Morning and afternoon rain put paid to that, washing out the entire first day of their match against Worcestershire, which they must win to have any chance of overhauling Leicestershire.

Their Australian coach, David Gilbert, was unhappy with the groundstaff's failure to cover part of the square, which could have cost valuable playing time. Rain after lunch rendered that gripe largely irrelevant, but Gilbert's mood would not have been improved by news trickling in from Derby.

In between interruptions for rain and bad light there, Durham surrendered for 142, their seventh sub-150 total of the season, and by the close Derbyshire, who could yet deprive Surrey of second place, were only eight runs behind with eight wickets standing.

Derbyshire's Chris Adams made batting look easy enough in reaching an unbeaten 77 off 56 balls after Phillip DeFreitas had seamed and swung his way to 5 for 60 and Andrew Harris took 3 for 32 as Durham played possum with no hint of deception.

Graham Gooch and Nasser Hussain were going great guns against Glamorgan at Chelmsford when rain finally brought an overnight halt to Essex's pursuit of the pounds 30,000 cheque that the Championship runners-up will collect.

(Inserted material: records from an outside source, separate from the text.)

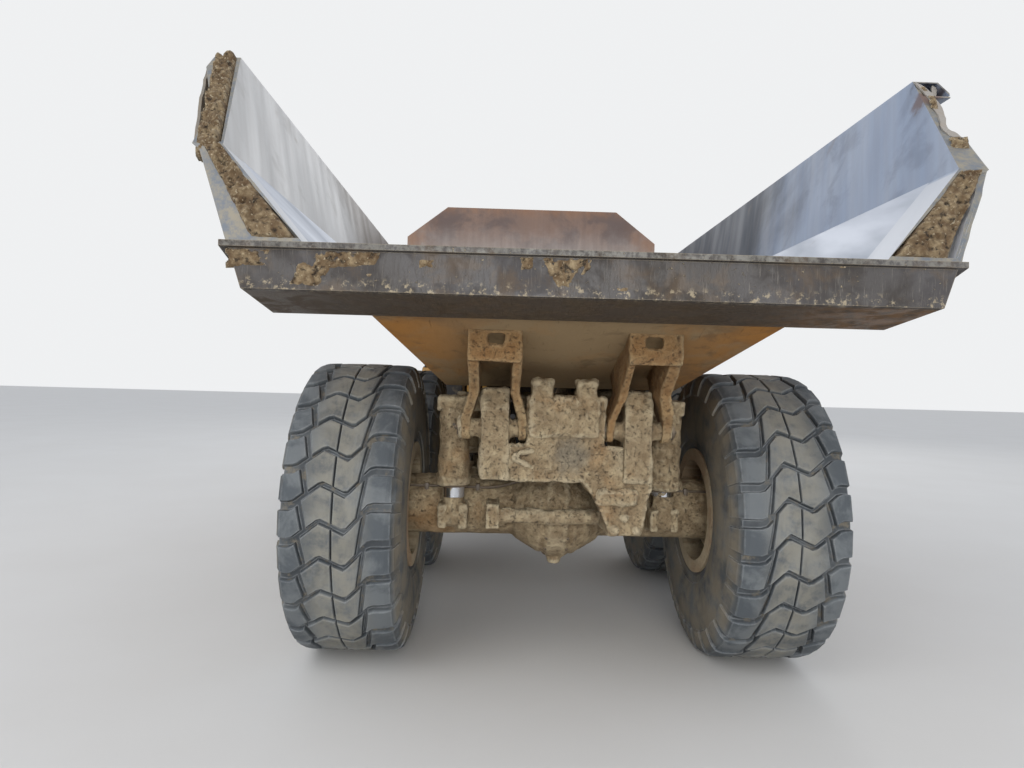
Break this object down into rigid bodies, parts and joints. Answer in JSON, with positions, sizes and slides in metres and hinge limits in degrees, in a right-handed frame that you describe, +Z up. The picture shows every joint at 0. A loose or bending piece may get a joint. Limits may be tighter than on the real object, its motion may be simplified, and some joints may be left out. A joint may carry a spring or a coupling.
{
  "type": "articulated dump truck",
  "caption": "Articulated dump truck: cab and hood on a front frame, pivot and swivel hitch, tipping body with sloped sides over a tandem of driven axles on broad earthmover tyres.",
  "frame": {"origin": "on the ground below the middle of the truck's length and width", "axes": "+Y forward along the truck, +X to the truck's right, +Z up"},
  "size_m": [3.44, 10.3, 3.626],
  "materials": {
    "dusty_frame": "paint under dried mud and dust",
    "dark_iron": "dusty dark paint",
    "yellow_paint": "faded paint under dust",
    "window_glass": "dusty clear glass",
    "seat_fabric": "worn cloth",
    "red_brown_steel": "rusted steel",
    "grey_steel": "scoured by loads",
    "black_steel": "worn and muddy",
    "chrome_rod": "polished rod",
    "tyre_rubber": "dusty rubber",
    "rim_paint": "dusty paint"
  },
  "bodies": {
    "rear_frame": {"rear_frame": "dusty_frame", "rear_rails": "dusty_frame", "axle_mid": "dusty_frame", "axle_rear": "dusty_frame", "rear_suspension": "dusty_frame", "suspension_links": "dusty_frame", "driveshafts": "dusty_frame"},
    "hitch": {"hitch": "dusty_frame"},
    "front_frame": {"front_frame": "dusty_frame", "front_rails": "dusty_frame", "axle_front": "dusty_frame", "front_suspension": "dusty_frame", "engine": "dark_iron", "gearbox": "dark_iron", "radiator": "dark_iron", "bumper": "yellow_paint", "fenders": "yellow_paint", "steps": "yellow_paint", "handrails": "dark_iron", "cab_mounts": "dark_iron", "cab_shell": "yellow_paint", "cab_roof": "yellow_paint", "cab_glass": "window_glass", "cab_seat": "seat_fabric", "cab_console": "dark_iron", "fuel_tank": "yellow_paint", "hydraulic_tank": "yellow_paint", "exhaust": "red_brown_steel", "mirrors": "dark_iron", "headlamps": "window_glass"},
    "hood": {"hood": "yellow_paint", "grille": "dark_iron"},
    "cab_door": {"cab_door": "yellow_paint", "door_glass": "window_glass"},
    "dump_body": {"body_floor": "grey_steel", "body_sides": "grey_steel", "body_front": "red_brown_steel", "tail_beam": "black_steel", "body_brackets": "dusty_frame"},
    "hoist_barrels": {"hoist_barrels": "dusty_frame"},
    "hoist_stages": {"hoist_stages": "chrome_rod"},
    "hoist_rods": {"hoist_rods": "chrome_rod"},
    "steer_barrel_l": {"steer_barrel_l": "dusty_frame"},
    "steer_barrel_r": {"steer_barrel_r": "dusty_frame"},
    "steer_rod_l": {"steer_rod_l": "chrome_rod"},
    "steer_rod_r": {"steer_rod_r": "chrome_rod"},
    "wheel_fl": {"tyre_fl": "tyre_rubber", "rim_fl": "rim_paint"},
    "wheel_fr": {"tyre_fr": "tyre_rubber", "rim_fr": "rim_paint"},
    "wheel_ml": {"tyre_ml": "tyre_rubber", "rim_ml": "rim_paint"},
    "wheel_mr": {"tyre_mr": "tyre_rubber", "rim_mr": "rim_paint"},
    "wheel_rl": {"tyre_rl": "tyre_rubber", "rim_rl": "rim_paint"},
    "wheel_rr": {"tyre_rr": "tyre_rubber", "rim_rr": "rim_paint"}
  },
  "joints": [
    {"name": "swivel", "type": "hinge", "parent": "rear_frame", "child": "hitch", "pos_m": [0, 0.18, 0.95], "axis": [0, 1, 0], "range_deg": [-15, 15]},
    {"name": "steer", "type": "hinge", "parent": "hitch", "child": "front_frame", "pos_m": [0, 1.08, 0.95], "axis": [0, 0, 1], "range_deg": [-45, 45]},
    {"name": "tip", "type": "hinge", "parent": "rear_frame", "child": "dump_body", "pos_m": [0, -4.17, 1.3], "axis": [1, 0, 0], "range_deg": [0, 70]},
    {"name": "hood_tilt", "type": "hinge", "parent": "front_frame", "child": "hood", "pos_m": [0, 4.9, 1.235], "axis": [-1, 0, 0], "range_deg": [0, 60]},
    {"name": "door_swing", "type": "hinge", "parent": "front_frame", "child": "cab_door", "pos_m": [-0.802, 2.602, 2.4], "axis": [0, 0, -1], "range_deg": [0, 85]},
    {"name": "hoist_turn", "type": "hinge", "parent": "rear_frame", "child": "hoist_barrels", "pos_m": [0, 0.08, 0.62], "axis": [1, 0, 0], "range_deg": [-18.55, 0.01]},
    {"name": "hoist_first", "type": "slide", "parent": "hoist_barrels", "child": "hoist_stages", "axis": [0, -0.921, 0.3895], "range_m": [0, 1.3533]},
    {"name": "hoist_second", "type": "slide", "parent": "hoist_stages", "child": "hoist_rods", "axis": [0, -0.921, 0.3895], "range_m": [0, 1.3533]},
    {"name": "steer_turn_l", "type": "hinge", "parent": "front_frame", "child": "steer_barrel_l", "pos_m": [-0.42, 1.94, 1], "axis": [0, 0, 1], "range_deg": [-9.4, 9.4]},
    {"name": "steer_slide_l", "type": "slide", "parent": "steer_barrel_l", "child": "steer_rod_l", "axis": [0.0175, -0.9998, 0], "range_m": [-0.303, 0.303]},
    {"name": "steer_turn_r", "type": "hinge", "parent": "front_frame", "child": "steer_barrel_r", "pos_m": [0.42, 1.94, 1], "axis": [0, 0, 1], "range_deg": [-9.4, 9.4]},
    {"name": "steer_slide_r", "type": "slide", "parent": "steer_barrel_r", "child": "steer_rod_r", "axis": [-0.0175, -0.9998, 0], "range_m": [-0.303, 0.303]},
    {"name": "roll_fl", "type": "hinge", "parent": "front_frame", "child": "wheel_fl", "pos_m": [-1.1, 2.28, 0.81], "axis": [1, 0, 0], "continuous": true},
    {"name": "roll_fr", "type": "hinge", "parent": "front_frame", "child": "wheel_fr", "pos_m": [1.1, 2.28, 0.81], "axis": [1, 0, 0], "continuous": true},
    {"name": "roll_ml", "type": "hinge", "parent": "rear_frame", "child": "wheel_ml", "pos_m": [-1.1, -1.9, 0.81], "axis": [1, 0, 0], "continuous": true},
    {"name": "roll_mr", "type": "hinge", "parent": "rear_frame", "child": "wheel_mr", "pos_m": [1.1, -1.9, 0.81], "axis": [1, 0, 0], "continuous": true},
    {"name": "roll_rl", "type": "hinge", "parent": "rear_frame", "child": "wheel_rl", "pos_m": [-1.1, -3.62, 0.81], "axis": [1, 0, 0], "continuous": true},
    {"name": "roll_rr", "type": "hinge", "parent": "rear_frame", "child": "wheel_rr", "pos_m": [1.1, -3.62, 0.81], "axis": [1, 0, 0], "continuous": true}
  ],
  "couplings": [
    {"joint": "hoist_turn", "follows": "tip", "ratio": -0.26491},
    {"joint": "hoist_first", "follows": "tip", "m_per_rad": 1.1073},
    {"joint": "hoist_second", "follows": "tip", "m_per_rad": 1.1073},
    {"joint": "steer_turn_l", "follows": "steer", "ratio": -0.2058},
    {"joint": "steer_turn_r", "follows": "steer", "ratio": -0.2058},
    {"joint": "steer_slide_l", "follows": "steer", "m_per_rad": -0.3849},
    {"joint": "steer_slide_r", "follows": "steer", "m_per_rad": 0.3849}
  ]
}
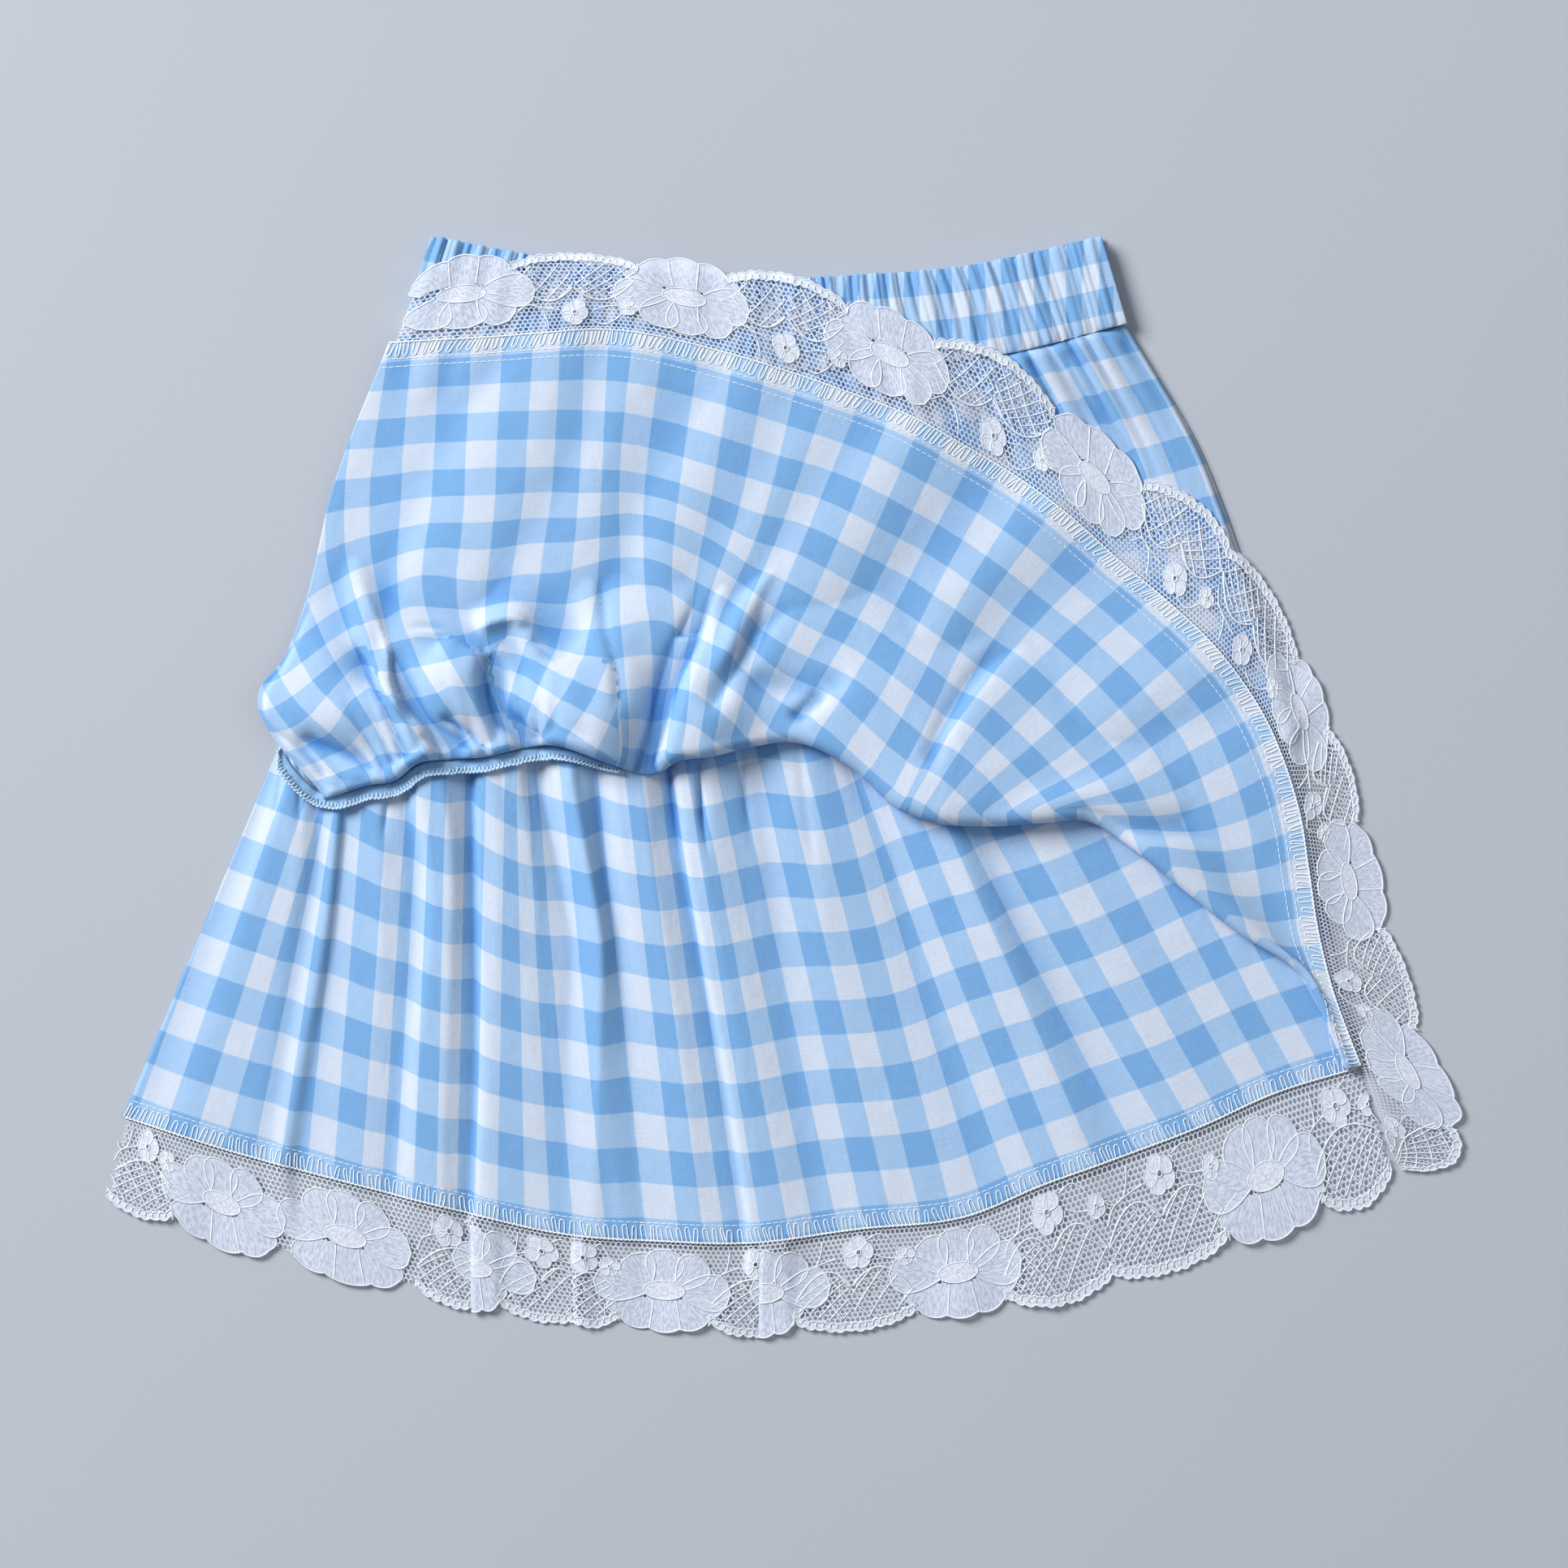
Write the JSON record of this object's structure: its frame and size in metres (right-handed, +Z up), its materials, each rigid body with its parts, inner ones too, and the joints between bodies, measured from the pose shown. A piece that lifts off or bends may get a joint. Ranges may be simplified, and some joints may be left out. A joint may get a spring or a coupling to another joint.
{
  "type": "lace trim skirt",
  "caption": "Child's two-tier gingham skirt with an elastic waist and lace hem, laid flat with its front hem turned up over the yoke.",
  "frame": {"origin": "centre of the laid-out skirt's box, on the surface that it lies on", "axes": "+X to the right across the skirt, +Y towards the waistband, +Z up from the surface"},
  "size_m": [0.4186, 0.3386, 0.0134],
  "materials": {
    "gingham": "plain-weave cotton in blue and white checks, matt",
    "lace": "white machine lace on a fine hexagonal net",
    "overlock_thread": "fuzzy overlock thread, blue"
  },
  "bodies": {
    "root": {"waistband_front": "gingham", "waistband_back": "gingham", "yoke_front": "gingham", "yoke_back": "gingham", "ruffle_front": "gingham", "ruffle_back": "gingham", "lace_front": "lace", "lace_back": "lace", "seam_allowance_front": "overlock_thread"}
  },
  "joints": []
}
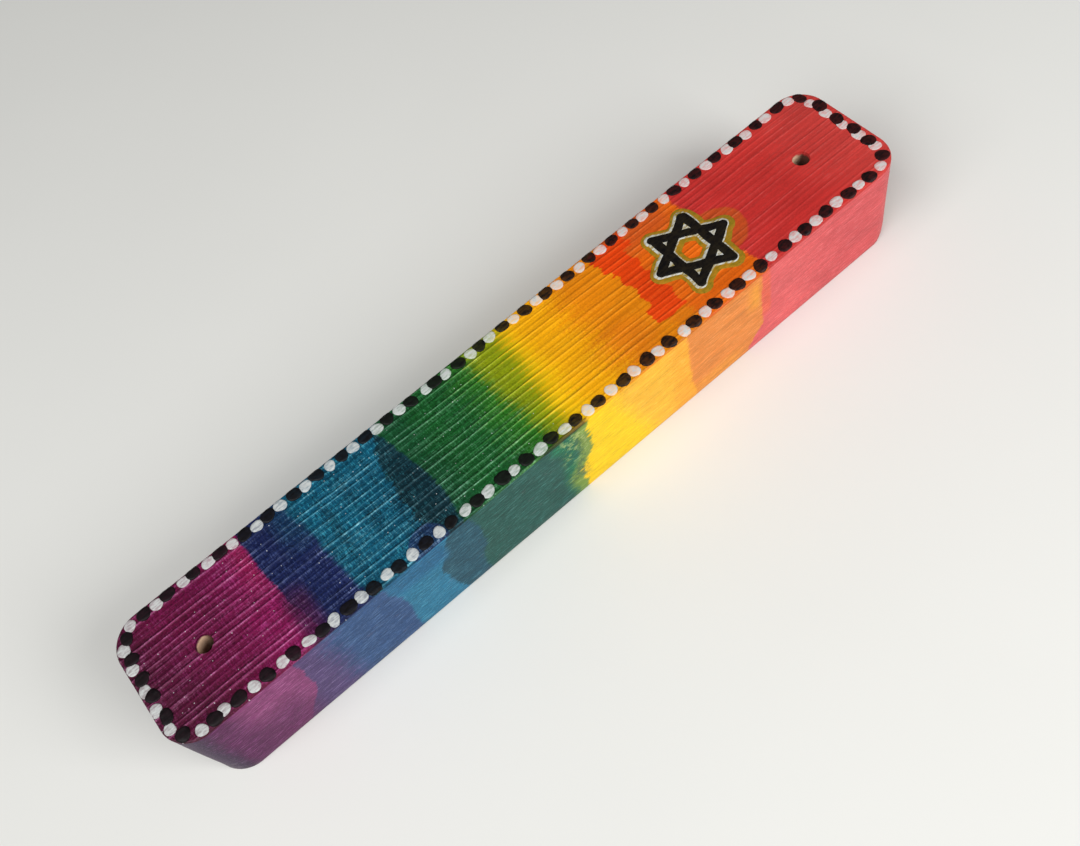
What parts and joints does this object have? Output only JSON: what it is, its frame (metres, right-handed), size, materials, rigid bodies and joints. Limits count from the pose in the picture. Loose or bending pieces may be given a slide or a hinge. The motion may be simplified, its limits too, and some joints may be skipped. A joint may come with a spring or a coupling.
{
  "type": "mezuzah case",
  "caption": "Hand-painted wooden mezuzah case: a round-cornered block with a routed scroll pocket, a sliding dovetail back and a rolled blank parchment in a clear sleeve.",
  "frame": {"origin": "centre of the case's back face, on the surface that it rests on", "axes": "+X to the right as seen from the front, +Y along the case to its top end, +Z out of the painted face"},
  "size_m": [0.0244, 0.15, 0.02],
  "materials": {
    "painted_wood": "hand-brushed acrylic rainbow bands over brushed-out grain, satin varnish",
    "bare_wood": "sanded, bare",
    "parchment": "scraped skin, matt",
    "clear_film": "clear, glossy"
  },
  "bodies": {
    "case": {"case_body": "painted_wood", "scroll": "parchment", "scroll_sleeve": "clear_film"},
    "cover": {"back_cover": "bare_wood"}
  },
  "joints": [
    {"name": "cover_slide", "type": "slide", "parent": "case", "child": "cover", "axis": [0, 1, 0], "range_m": [0, 0.134]}
  ]
}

They hit unbeaten half-centuries as Essex reached 148 for 1 from the 40 overs possible after rain washed out the morning's play.

Andy Caddick took 5 for 58 off 15 overs as Somerset bowled out Sussex for 141 at Hove. Somerset were 45 for 1 when rain and bad light ended play in mid-afternoon.

The Yorkshire opener Michael Vaughan was unbeaten on 95 out of 213 for 3 when rain ended the first day of their match against Northamptonshire at Northampton.

n Lord's confirmed yesterday that the former Sussex fast bowler Ed Giddins, who tested positive for cocaine in late May, is to appeal against his 20-month ban from first-class cricket.